Occupy Wall Street has not only reintroduced radical ideas about collectivity into mainstream discussion, they have managed (for a while at least) to convincingly frame those ideas as the common-sense goals of the majority, rather than as the irrational demands of a countercultural fringe. Any public demonstration has to be concerned with public presentation and media representation as much as its own internal process and ideology. But by combining the two and trying to construct a transparent micro-example of direct democracy, OWS is showing a glimmer of positive direction in a long lineage of protests that can’t seem to be heard beyond the prefix “anti.” In a piece for one of the movement’s publications, Occupied Wall Street Journal, anthropology scholar David Graeber writes, “We may never be able to prove, through logic, that direct democracy, freedom and a society based on principles of human solidarity are possible. We can only demonstrate it through action.”
Collectives have a reputation for being short-lived, especially in the art world.

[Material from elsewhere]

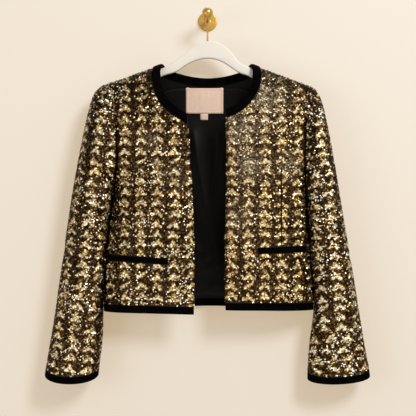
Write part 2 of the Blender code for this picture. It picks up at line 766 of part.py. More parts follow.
def build_wall_peg():
    """The stem and its ball, one solid."""
    start = Vector((0, -PLATE_THICK - GAP, 0))
    end = Vector((0, BALL_Y, BALL_Z))
    run = end - start
    stem = bmesh.new()
    bmesh.ops.create_cone(
        stem, cap_ends=True, segments=STEM_SIDES, radius1=STEM_RADIUS, radius2=STEM_RADIUS, depth=run.length
    )
    turn = run.to_track_quat("Z", "Y").to_matrix().to_4x4()
    bmesh.ops.transform(stem, matrix=turn, verts=stem.verts)
    bmesh.ops.translate(stem, vec=(start + end) / 2, verts=stem.verts)
    flush = [vertex for vertex in stem.verts if vertex.co.y > start.y - STEM_RADIUS]
    for vertex in flush:
        vertex.co.y = start.y
    stem_data = bpy.data.meshes.new("wall_peg")
    stem.to_mesh(stem_data)
    stem.free()
    stem_data.shade_smooth()
    ball = bmesh.new()
    bmesh.ops.create_uvsphere(ball, u_segments=BALL_SIDES, v_segments=BALL_RINGS, radius=BALL_RADIUS)
    bmesh.ops.translate(ball, vec=end, verts=ball.verts)
    ball_data = bpy.data.meshes.new("peg_ball")
    ball.to_mesh(ball_data)
    ball.free()
    ball_data.shade_smooth()
    ball_object = bpy.data.objects.new("peg_ball", ball_data)
    bpy.data.collections["joining"].objects.link(ball_object)
    ball_object.hide_render = True
    ball_object.display_type = "WIRE"
    peg = new_part("wall_peg", stem_data, BRUSHED_BRASS)
    joined = peg.modifiers.new("Ball", "BOOLEAN")
    joined.operation = "UNION"
    joined.solver = "EXACT"
    joined.object = ball_object


def main():
    clear_scene()
    for name in ("sequin_jacket", "joining"):
        bpy.context.scene.collection.children.link(bpy.data.collections.new(name))
    panels = build_panels()
    back = panels["back"]
    sleeve_left = build_sleeve("sleeve_left", panels["front_left"].grids[0], back.grids[0], LEFT_RINGS, -1)
    sleeve_right = build_sleeve("sleeve_right", panels["front_right"].grids[0], back.grids[1], RIGHT_RINGS, 1)
    build_neck_trim(panels)
    build_hem_trims(panels)
    build_cuff_trim("cuff_trim_left", sleeve_left)
    build_cuff_trim("cuff_trim_right", sleeve_right)
    build_pocket_trim("pocket_trim_left", POCKET_LINES["pocket_trim_left"], panels["front_left"])
    build_pocket_trim("pocket_trim_right", POCKET_LINES["pocket_trim_right"], panels["front_right"])
    lining = build_lining(back)
    build_label(lining, "label", LABEL_MIDDLE_X, LABEL_WIDTH, LABEL_TOP, LABEL_HEIGHT, LABEL_STATIONS)
    tab_top = LABEL_TOP - LABEL_HEIGHT - GAP
    build_label(lining, "size_tab", TAB_MIDDLE_X, TAB_WIDTH, tab_top, TAB_HEIGHT, TAB_STATIONS)
    build_hanger()
    build_hanger_hook()
    build_wall_plate()
    build_wall_peg()


main()
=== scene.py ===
"""Looks of a cropped sequin jacket on a contour hanger and a round wall hook.

Metres, +Z up. The wall is the plane y = 0 and the front of the jacket faces -Y. Left and right are as seen
from the front.
"""

import math
from collections import namedtuple

import bmesh
import bpy
import numpy as np
from mathutils import Matrix, Vector, noise
from mathutils.bvhtree import BVHTree
from mathutils.kdtree import KDTree


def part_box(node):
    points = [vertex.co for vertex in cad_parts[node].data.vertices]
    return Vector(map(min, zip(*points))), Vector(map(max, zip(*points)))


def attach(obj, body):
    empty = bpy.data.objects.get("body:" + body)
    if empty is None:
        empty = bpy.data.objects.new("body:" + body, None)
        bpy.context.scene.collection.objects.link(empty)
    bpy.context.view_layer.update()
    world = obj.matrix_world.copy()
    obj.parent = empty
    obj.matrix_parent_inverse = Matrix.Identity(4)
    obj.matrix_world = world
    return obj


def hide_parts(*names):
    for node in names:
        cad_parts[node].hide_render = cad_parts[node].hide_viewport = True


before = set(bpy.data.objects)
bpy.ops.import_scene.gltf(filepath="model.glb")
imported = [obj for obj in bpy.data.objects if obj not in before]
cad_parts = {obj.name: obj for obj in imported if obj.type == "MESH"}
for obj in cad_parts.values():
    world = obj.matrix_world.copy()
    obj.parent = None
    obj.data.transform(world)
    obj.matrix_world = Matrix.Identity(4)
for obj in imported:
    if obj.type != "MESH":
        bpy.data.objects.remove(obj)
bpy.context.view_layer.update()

MM = 0.001
CHANCE = np.random.default_rng(7)

# The camera looks level at the wall. View scale is how far one pixel reaches, for each metre from the camera.
IMAGE_SIDE = 416
VIEW_SCALE = 1.0363e-3
SENSOR = 36
CAMERA_PLACE = (0.001, -2.0, -0.3856)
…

But as our cultural attitudes toward collaboration shift, the idea seems to replicate itself with increasing frequency. Perhaps this is because so many collective groups approach their projects as experiential education. For groups resistant to hierarchy, whether they are artists, businesses, or political entities, this idea of learning and leading through example recurs.
Don’t just look at what we are doing. Look at how we are doing it. Our work is about working together. We may not figure it out, but someone else will pick up where we left off.
Works Cited
Chan, Paul. “The Unthinkable Community.” E-flux Journal. May. 2010. Web. 23 Apr. 2011
Grabner, Michelle. “Some Thoughts on Artists Collectives.” X-TRA 6.2 (2003): 22-27. Print.
Graeber, David. “Enacting The Impossible: On Consensus Decision Making.”
The Occupied Wall Street Journal. 23 Oct. 2011. Web. 12. Nov. 2011. Moore, Alan. Art Gangs: Protest and Counterculture in New York City. Autonomedia. 2011.